◆ DATA SHOWN:
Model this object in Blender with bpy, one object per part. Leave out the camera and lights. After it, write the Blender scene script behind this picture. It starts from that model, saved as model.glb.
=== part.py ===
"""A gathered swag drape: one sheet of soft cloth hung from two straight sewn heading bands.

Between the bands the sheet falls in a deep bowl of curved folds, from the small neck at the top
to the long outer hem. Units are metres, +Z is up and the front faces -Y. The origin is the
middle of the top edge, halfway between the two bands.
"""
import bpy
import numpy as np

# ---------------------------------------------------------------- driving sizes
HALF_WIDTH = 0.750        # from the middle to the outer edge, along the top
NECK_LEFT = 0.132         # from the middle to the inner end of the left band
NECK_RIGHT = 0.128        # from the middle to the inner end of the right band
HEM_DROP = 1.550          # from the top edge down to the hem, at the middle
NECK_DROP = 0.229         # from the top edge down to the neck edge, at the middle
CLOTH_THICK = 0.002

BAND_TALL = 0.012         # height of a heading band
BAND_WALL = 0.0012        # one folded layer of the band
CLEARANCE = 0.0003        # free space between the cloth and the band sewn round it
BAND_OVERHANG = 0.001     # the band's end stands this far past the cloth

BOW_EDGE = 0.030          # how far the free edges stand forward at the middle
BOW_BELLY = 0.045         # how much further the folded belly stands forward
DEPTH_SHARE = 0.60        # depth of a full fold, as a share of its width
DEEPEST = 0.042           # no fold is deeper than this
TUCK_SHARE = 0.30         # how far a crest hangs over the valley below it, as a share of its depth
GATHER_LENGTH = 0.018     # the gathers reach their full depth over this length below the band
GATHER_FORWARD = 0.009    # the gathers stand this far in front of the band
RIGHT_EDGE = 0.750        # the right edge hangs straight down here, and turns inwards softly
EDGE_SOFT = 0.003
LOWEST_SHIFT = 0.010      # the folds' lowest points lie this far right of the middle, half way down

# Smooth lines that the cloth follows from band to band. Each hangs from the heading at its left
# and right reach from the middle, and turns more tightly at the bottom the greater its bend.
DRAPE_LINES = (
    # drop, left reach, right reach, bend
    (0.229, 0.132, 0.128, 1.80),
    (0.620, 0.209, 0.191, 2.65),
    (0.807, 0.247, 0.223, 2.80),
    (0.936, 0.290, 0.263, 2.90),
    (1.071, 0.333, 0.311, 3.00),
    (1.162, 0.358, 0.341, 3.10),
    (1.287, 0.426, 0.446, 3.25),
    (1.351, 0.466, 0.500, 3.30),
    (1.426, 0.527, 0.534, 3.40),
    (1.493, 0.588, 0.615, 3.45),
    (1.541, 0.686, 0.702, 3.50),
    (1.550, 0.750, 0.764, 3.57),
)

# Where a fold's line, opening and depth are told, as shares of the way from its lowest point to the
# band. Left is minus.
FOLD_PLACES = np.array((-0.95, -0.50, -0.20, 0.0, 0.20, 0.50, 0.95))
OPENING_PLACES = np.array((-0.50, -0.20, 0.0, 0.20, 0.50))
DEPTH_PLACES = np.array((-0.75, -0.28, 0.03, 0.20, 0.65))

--

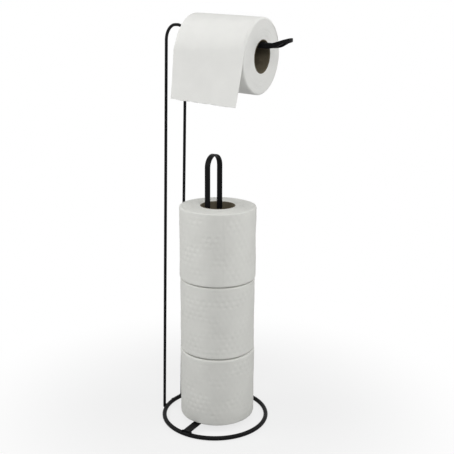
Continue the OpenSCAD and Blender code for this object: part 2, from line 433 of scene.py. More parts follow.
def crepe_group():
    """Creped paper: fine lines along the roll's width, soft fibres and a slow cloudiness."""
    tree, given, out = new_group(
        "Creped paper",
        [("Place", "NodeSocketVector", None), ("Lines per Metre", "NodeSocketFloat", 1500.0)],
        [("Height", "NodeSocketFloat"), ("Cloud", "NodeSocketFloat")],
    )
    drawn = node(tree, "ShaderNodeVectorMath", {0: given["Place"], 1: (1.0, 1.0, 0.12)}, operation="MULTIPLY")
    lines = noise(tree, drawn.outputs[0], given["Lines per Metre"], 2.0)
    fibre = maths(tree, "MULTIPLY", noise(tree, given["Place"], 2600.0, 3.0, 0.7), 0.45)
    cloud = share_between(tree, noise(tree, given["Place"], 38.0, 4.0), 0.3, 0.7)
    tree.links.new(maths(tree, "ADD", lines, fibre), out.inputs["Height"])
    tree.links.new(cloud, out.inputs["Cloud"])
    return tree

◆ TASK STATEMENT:
Extract exactly and only the lines above from the line containing "Continue the OpenSCAD" through the line containing "return tree", both end lines included.

◆ WORKED ANSWER:
Continue the OpenSCAD and Blender code for this object: part 2, from line 433 of scene.py. More parts follow.
def crepe_group():
    """Creped paper: fine lines along the roll's width, soft fibres and a slow cloudiness."""
    tree, given, out = new_group(
        "Creped paper",
        [("Place", "NodeSocketVector", None), ("Lines per Metre", "NodeSocketFloat", 1500.0)],
        [("Height", "NodeSocketFloat"), ("Cloud", "NodeSocketFloat")],
    )
    drawn = node(tree, "ShaderNodeVectorMath", {0: given["Place"], 1: (1.0, 1.0, 0.12)}, operation="MULTIPLY")
    lines = noise(tree, drawn.outputs[0], given["Lines per Metre"], 2.0)
    fibre = maths(tree, "MULTIPLY", noise(tree, given["Place"], 2600.0, 3.0, 0.7), 0.45)
    cloud = share_between(tree, noise(tree, given["Place"], 38.0, 4.0), 0.3, 0.7)
    tree.links.new(maths(tree, "ADD", lines, fibre), out.inputs["Height"])
    tree.links.new(cloud, out.inputs["Cloud"])
    return tree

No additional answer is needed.